-- START Available data --

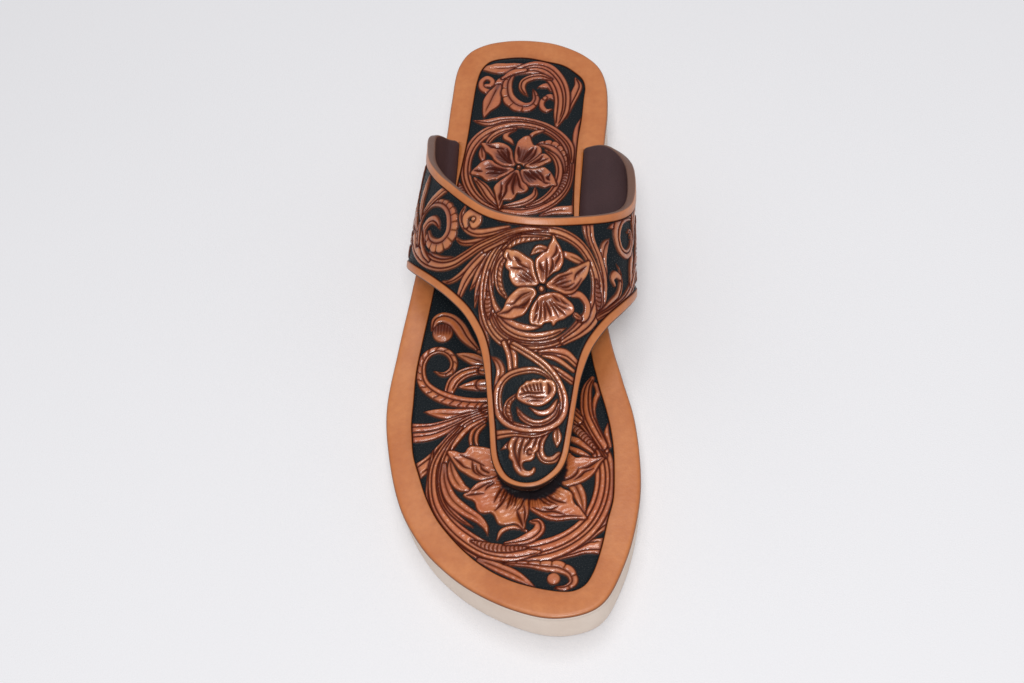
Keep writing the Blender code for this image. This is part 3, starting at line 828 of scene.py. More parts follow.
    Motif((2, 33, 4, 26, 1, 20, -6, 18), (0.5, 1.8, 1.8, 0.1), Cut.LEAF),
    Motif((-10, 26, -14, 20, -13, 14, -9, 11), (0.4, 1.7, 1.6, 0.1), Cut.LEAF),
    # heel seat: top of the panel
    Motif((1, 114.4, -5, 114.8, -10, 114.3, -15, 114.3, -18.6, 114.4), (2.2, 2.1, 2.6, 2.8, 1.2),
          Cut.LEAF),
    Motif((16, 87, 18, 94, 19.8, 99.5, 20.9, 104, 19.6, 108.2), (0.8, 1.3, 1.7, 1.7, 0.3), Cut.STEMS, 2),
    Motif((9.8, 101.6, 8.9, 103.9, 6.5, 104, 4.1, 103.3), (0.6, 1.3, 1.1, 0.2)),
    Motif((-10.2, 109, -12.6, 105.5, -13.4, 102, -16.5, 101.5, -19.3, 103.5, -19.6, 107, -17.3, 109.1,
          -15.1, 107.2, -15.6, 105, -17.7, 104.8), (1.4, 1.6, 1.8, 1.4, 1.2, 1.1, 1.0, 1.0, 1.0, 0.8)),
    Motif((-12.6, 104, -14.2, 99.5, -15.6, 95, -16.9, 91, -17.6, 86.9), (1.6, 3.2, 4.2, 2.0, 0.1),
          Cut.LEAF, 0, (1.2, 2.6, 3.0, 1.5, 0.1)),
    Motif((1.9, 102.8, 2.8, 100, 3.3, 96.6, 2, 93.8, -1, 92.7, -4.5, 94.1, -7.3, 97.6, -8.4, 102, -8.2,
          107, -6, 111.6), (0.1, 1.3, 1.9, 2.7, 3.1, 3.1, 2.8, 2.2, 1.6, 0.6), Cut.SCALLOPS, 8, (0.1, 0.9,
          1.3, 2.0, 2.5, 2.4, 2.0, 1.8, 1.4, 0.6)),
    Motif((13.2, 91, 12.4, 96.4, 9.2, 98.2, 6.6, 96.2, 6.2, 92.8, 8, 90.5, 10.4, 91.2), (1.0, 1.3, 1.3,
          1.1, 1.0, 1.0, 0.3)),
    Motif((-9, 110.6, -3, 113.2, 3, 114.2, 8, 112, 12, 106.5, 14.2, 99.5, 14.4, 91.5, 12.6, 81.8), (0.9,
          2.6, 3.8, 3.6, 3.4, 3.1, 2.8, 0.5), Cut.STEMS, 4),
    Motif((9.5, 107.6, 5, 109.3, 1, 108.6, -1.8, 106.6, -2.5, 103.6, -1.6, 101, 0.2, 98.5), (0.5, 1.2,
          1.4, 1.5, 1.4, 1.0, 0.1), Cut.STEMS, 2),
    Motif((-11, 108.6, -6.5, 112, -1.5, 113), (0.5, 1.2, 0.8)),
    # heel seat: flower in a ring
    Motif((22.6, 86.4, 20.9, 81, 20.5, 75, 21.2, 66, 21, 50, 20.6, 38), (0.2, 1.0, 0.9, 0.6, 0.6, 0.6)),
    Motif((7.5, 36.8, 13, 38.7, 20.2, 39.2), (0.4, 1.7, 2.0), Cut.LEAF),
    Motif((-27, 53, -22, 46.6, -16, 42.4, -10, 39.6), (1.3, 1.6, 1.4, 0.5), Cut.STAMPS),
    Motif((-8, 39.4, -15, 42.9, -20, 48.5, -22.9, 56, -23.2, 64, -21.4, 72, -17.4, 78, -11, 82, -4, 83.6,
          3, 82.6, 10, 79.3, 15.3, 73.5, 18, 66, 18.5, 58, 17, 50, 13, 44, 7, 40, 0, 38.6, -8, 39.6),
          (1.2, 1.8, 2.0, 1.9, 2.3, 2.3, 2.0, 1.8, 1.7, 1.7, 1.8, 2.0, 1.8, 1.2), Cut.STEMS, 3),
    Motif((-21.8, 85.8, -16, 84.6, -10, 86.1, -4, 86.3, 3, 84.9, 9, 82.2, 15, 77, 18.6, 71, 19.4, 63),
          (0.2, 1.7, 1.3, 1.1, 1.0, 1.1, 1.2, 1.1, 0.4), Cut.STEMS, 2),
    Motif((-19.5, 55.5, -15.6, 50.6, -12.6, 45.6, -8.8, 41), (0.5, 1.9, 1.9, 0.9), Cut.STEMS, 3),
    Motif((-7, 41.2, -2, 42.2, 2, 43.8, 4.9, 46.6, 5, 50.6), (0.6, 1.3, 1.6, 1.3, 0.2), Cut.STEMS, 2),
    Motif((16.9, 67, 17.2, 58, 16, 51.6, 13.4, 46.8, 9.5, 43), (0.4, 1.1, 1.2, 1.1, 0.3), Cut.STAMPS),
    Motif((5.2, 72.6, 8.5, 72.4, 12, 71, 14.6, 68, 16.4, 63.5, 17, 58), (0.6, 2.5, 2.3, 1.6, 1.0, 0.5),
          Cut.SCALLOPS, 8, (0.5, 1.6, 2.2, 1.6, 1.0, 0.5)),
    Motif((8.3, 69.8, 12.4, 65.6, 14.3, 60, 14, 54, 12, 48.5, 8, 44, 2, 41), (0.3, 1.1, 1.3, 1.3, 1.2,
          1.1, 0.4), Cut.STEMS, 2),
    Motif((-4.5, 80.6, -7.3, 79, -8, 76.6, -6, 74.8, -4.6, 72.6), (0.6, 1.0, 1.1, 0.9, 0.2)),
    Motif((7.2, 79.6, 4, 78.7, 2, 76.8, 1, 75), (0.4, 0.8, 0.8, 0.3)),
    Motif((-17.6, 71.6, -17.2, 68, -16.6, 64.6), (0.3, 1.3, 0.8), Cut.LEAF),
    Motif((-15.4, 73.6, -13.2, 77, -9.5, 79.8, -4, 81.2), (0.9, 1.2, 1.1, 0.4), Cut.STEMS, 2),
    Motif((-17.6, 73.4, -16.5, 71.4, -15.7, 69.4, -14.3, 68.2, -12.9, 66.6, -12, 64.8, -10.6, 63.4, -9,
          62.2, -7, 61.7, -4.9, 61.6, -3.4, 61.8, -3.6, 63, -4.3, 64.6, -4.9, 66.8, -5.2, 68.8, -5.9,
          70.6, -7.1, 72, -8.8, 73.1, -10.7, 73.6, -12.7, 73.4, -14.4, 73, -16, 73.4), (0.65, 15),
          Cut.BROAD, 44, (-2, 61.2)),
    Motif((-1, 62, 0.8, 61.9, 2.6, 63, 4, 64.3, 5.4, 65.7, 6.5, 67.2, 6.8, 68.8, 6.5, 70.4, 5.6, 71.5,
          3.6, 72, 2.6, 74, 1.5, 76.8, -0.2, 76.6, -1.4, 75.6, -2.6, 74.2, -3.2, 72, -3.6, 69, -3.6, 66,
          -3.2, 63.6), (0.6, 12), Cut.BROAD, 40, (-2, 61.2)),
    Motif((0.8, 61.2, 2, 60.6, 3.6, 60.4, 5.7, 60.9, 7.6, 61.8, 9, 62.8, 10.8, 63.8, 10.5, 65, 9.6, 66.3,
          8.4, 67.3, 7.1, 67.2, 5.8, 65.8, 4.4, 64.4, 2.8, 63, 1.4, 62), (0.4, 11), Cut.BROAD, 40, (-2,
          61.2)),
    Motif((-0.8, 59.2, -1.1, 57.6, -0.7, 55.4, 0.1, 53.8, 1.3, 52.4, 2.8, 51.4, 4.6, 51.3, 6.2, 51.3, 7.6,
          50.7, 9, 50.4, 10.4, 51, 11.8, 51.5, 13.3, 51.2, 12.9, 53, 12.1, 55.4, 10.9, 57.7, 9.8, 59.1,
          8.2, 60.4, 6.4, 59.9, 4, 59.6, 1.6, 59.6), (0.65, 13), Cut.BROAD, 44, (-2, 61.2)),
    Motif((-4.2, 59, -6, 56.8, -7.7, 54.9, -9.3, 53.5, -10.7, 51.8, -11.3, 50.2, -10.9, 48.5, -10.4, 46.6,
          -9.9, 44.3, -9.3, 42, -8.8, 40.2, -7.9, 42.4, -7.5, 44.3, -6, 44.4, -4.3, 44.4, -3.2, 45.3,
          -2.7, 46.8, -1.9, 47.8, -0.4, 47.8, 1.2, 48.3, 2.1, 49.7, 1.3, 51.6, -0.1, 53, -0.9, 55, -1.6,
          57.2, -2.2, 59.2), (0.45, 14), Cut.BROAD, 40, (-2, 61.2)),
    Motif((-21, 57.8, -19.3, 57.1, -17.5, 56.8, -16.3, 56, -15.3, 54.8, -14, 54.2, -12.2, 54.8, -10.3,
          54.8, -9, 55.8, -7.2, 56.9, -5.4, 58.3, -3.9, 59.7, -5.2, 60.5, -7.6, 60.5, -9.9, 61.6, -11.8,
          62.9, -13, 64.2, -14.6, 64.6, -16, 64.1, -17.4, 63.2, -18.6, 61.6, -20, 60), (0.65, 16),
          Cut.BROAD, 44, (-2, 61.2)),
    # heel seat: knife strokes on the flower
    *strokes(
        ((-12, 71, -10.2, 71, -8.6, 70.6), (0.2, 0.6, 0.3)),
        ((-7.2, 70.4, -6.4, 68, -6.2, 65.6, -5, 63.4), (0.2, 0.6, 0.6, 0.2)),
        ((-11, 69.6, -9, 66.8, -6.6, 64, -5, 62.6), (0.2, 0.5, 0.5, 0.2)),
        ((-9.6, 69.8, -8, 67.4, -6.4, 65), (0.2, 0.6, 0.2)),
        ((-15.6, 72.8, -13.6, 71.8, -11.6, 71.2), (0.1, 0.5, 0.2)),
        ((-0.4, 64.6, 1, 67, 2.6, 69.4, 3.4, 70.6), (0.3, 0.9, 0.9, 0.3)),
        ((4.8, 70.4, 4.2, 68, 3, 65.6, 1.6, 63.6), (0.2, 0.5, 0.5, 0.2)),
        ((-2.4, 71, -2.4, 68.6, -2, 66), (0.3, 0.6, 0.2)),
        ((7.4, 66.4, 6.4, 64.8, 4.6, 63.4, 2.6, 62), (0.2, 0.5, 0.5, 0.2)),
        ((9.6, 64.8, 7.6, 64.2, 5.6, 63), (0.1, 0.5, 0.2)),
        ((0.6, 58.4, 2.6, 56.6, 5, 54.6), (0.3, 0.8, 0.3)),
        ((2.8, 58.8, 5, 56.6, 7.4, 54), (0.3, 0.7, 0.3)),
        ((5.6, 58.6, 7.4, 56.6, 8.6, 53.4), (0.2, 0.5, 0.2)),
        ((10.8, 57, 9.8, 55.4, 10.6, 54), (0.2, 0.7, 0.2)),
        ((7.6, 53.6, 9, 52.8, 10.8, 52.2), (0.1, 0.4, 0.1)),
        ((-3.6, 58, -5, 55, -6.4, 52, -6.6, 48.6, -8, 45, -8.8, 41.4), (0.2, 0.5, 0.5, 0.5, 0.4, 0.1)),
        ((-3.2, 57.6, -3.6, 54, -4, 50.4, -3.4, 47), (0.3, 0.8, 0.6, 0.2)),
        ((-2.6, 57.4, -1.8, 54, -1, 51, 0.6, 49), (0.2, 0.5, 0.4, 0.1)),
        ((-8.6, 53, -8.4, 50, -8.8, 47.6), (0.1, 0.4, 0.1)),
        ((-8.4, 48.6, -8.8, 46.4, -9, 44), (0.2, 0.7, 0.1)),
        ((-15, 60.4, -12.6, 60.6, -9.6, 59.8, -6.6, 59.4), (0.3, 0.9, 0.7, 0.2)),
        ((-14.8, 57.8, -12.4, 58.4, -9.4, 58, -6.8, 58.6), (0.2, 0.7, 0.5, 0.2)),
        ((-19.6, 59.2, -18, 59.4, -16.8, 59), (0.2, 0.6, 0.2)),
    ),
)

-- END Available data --
-- START Available data --

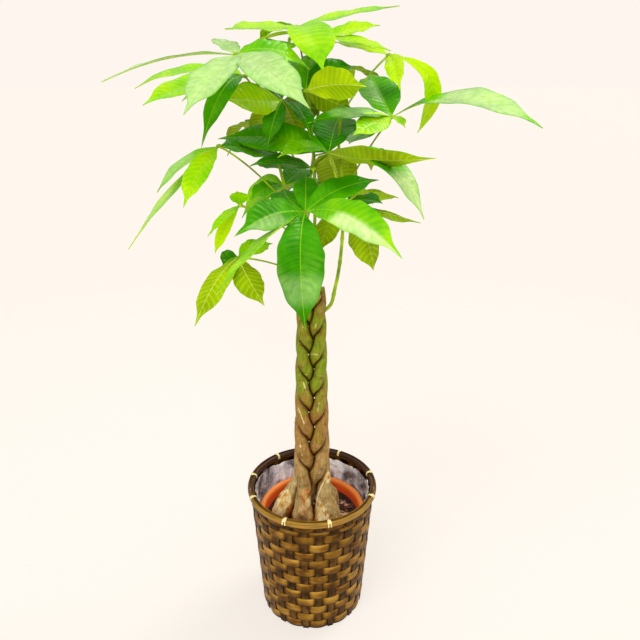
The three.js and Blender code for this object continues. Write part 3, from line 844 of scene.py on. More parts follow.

-- END Available data --

Look through the entries above; copy each line where the string "code" appears.

Keep writing the Blender code for this image. This is part 3, starting at line 828 of scene.py. More parts follow.
The three.js and Blender code for this object continues. Write part 3, from line 844 of scene.py on. More parts follow.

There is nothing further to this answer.